Cullen’s career spanned 40 years and he exhibited across Australasia. In the last two decades of his career he pursued exhibition and itinerant projects in numerous international centres including Manchester, London, Halifax, Stockholm, Sydney, Melbourne, Seoul, Chung-Buk, São Paolo, Cheongu, Alabama, Los Angeles, Marfa, Munich and Berlin.
Phil Dadson
Phil Dadson is a transdisciplinary artist, musician/composer with a practice spanning some fifty years across video, sound, performance, drawing, building and performing with experimental musical instruments.
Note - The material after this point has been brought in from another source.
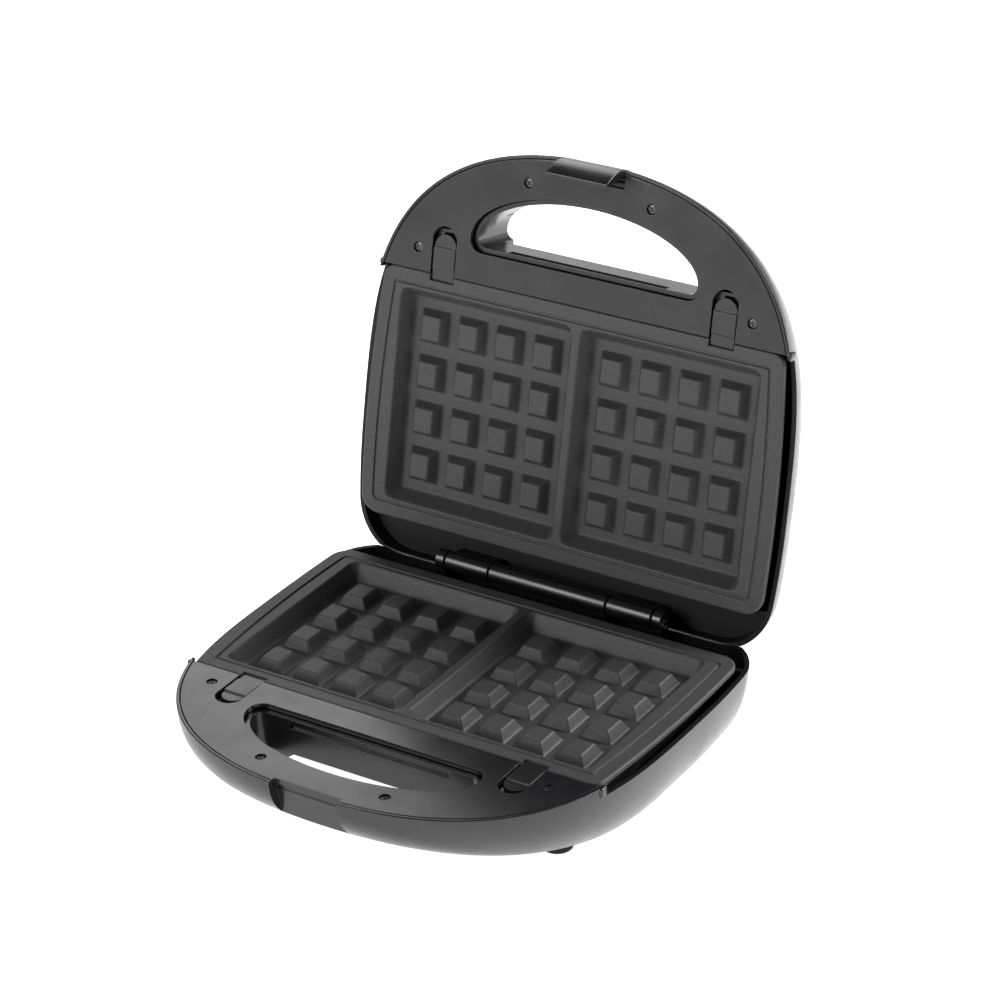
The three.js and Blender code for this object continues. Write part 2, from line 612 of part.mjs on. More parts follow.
function handleCover(latchBackV) {
  const plan = prismN(wholeOf(inset(shellHalf(), COVER_RIM + COVER_GAP)), -COVER_THICK, 0);
  const front = block(-BIG, BIG, PLATE_DEPTH + COVER_GAP, BIG, -BIG, BIG);
  const hole = prismN(wholeOf(inset(holeHalf(), -COVER_GAP)), -BIG, BIG);
  const pocketMouth = block(-POCKET_HALF_WIDTH, POCKET_HALF_WIDTH, latchBackV, BIG, -BIG, BIG);
  const screwSeats = screwPlaces().map(([x, v]) => (
    rod('n', SCREW_HEAD_RADIUS + SCREW_CLEARANCE, SCREW_SEAT - FIT_GAP / 2, BIG, x, v, SCREW_SEGMENTS)));
  const screwHoles = screwPlaces().map(([x, v]) => (
    rod('n', SCREW_SHANK_RADIUS + SCREW_CLEARANCE, -BIG, BIG, x, v, SCREW_SEGMENTS)));
  return cut(common(plan, front), hole, pocketMouth, ...clipSlots(-BIG), ...screwSeats, ...screwHoles);
}

// One pan with sloping walls, standing on side of the middle ridge, from above the rim to its floor.
function cavity(side) {
  const ring = (grow, n) => wholeOf(roundedBoxHalf(CAVITY_HALF_WIDTH + grow, CAVITY_REAR_RIM - grow,
    PLATE_DEPTH - CAVITY_FRONT_RIM + grow, Math.max(CAVITY_CORNER + grow, LEAST_CORNER)))
    .map(([x, v]) => [x + side * CAVITY_CENTRE_X, v, n]);
  return loft([ring((CAVITY_DRAFT * OVERLAP) / CAVITY_DEPTH, OVERLAP), ring(-CAVITY_DRAFT, -CAVITY_DEPTH)]);
}

function roundedBoxHalf(halfWidth, v0, v1, corner) {
  const front = arc(halfWidth - corner, v1 - corner, corner, Math.PI / 2, 0, SMALL_CORNER_STEPS);
  const rear = arc(halfWidth - corner, v0 + corner, corner, 0, -Math.PI / 2, SMALL_CORNER_STEPS);
  return [[0, v1], ...front, ...rear, [0, v0]];
}

// One stud with drafted sides, standing on its pan's floor.
function stud(x, v) {
  const ring = (sizeX, sizeV, n) => {
    const half = [[0, sizeV / 2], [sizeX / 2, sizeV / 2], [sizeX / 2, -sizeV / 2], [0, -sizeV / 2]];
    return wholeOf(half).map(([px, pv]) => [x + px, v + pv, n]);
  };
  return loft([ring(STUD_TOP_X, STUD_TOP_V, STUD_HEIGHT - CAVITY_DEPTH),
    ring(STUD_BASE_X, STUD_BASE_V, -CAVITY_DEPTH),
    ring(STUD_BASE_X, STUD_BASE_V, -CAVITY_DEPTH - PLATE_FLOOR_THICK / 2)]);
}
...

He is the founder of the acclaimed music/performance collective From Scratch. A lecturer in Intermedia at the Elam School of Fine Arts from 1977, he left in 2001 to take up full-time art practice. Awards include NZ Arts Foundation Laureate, ONZM, Antarctic Artist Fellowship, Fulbright-Wallace Headlands residency. Dadson lives in Tamaki Makaurau/Auckland and is represented by Trish Clark Gallery & Circuit.org.nz.
Rachel Shearer
Rachel Shearer investigates sound as a medium through a range of practices—public urban/site specific and gallery-based installations, studio-based composing of experimental sound experiences/music, collaborating as a sound designer or composer for moving image and live performance events and also writing. A focus in Shearer’s work is thinking through Māori and Western philosophies and technologies about the materiality of sound and how we listen to the whenua.
Ron Bull
Ron Bull is a Kai Tahu matauraka knowledge holder and a linguist. He is part of the Kaihaukai Art Collective and together with Simon Kaan has produced social exchanges based around food nationally and internationally, including at International Symposium of Electronic Arts (ISEA) and Te Papa Museum. He has worked on collaborative art projects with artists such as Alex Monteith. He is a researcher on cross-cultural collaboration and engagement with place-based narratives through social art practice.
Stefan Marks
Stefan Marks is a Creative Technologist in the School of Future Environments at Auckland University of Technology. His main areas of research are collaborative extended reality (XR) and data visualisation or, as he prefers to call it, “data-driven, immersive storytelling”. Stefan creates tools to turn complex or abstract information into visual, audible and other sensory forms to allow the human brain to perceive, discover and understand patterns and relations. Some of his projects have dealt with earthquake data, the human nasal cavity anatomy and artificial neural network connectivity.
Stìobhan Lothian
Stìobhan Lothian is a sound artist/composer based in Aotearoa. His sound resume extends from near—collaborating on performance soundscapes at Unitec’s School of Contemporary Dance—to far, working with sound artist/musician Alexei Borisov while living in Moscow. Other highlights include working with choreographers Alyx Duncan and Alexa Wilson; creating a sound installation for Cat Ruka’s Skulduggery; collaborating with composer Claire Cowan on Alys Longley’s Suture production.